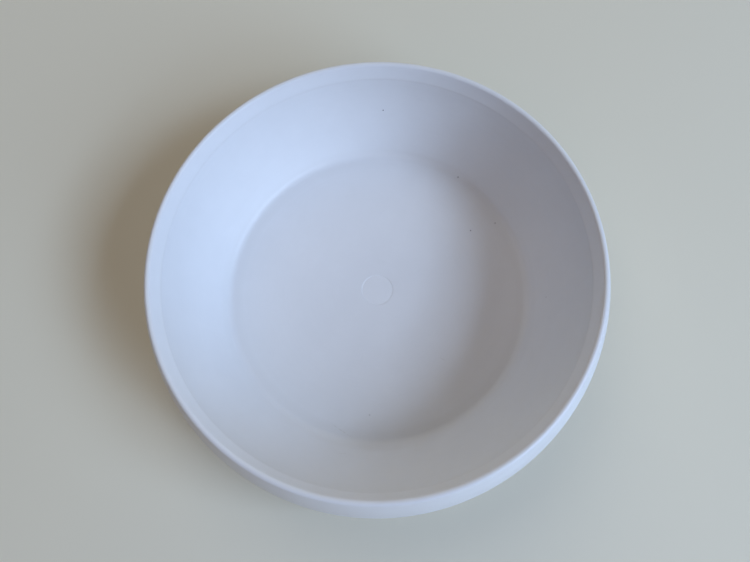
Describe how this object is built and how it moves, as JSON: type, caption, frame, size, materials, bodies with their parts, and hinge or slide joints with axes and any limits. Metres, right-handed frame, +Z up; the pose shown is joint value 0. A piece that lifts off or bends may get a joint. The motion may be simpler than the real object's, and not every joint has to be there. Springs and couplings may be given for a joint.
{
  "type": "evaporating dish",
  "caption": "Shallow round flat-bottomed evaporating dish, white plastic, with a rounded lip and a turned-down rim, moulded in one piece.",
  "frame": {"origin": "middle of the surface that the foot ring stands on, the bottom centre of the part's box", "axes": "+Z up along the dish's axis, out of its open mouth; X and Y are any two directions across the dish"},
  "size_m": [0.1598, 0.1598, 0.0414],
  "materials": {
    "dish_plastic": "satin white, as moulded"
  },
  "bodies": {
    "root": {"dish_body": "dish_plastic"}
  },
  "joints": []
}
::::::
## Your task
Identify every line above that includes the word "joints", and show those lines.

## Full answer
Describe how this object is built and how it moves, as JSON: type, caption, frame, size, materials, bodies with their parts, and hinge or slide joints with axes and any limits. Metres, right-handed frame, +Z up; the pose shown is joint value 0. A piece that lifts off or bends may get a joint. The motion may be simpler than the real object's, and not every joint has to be there. Springs and couplings may be given for a joint.
  "joints": []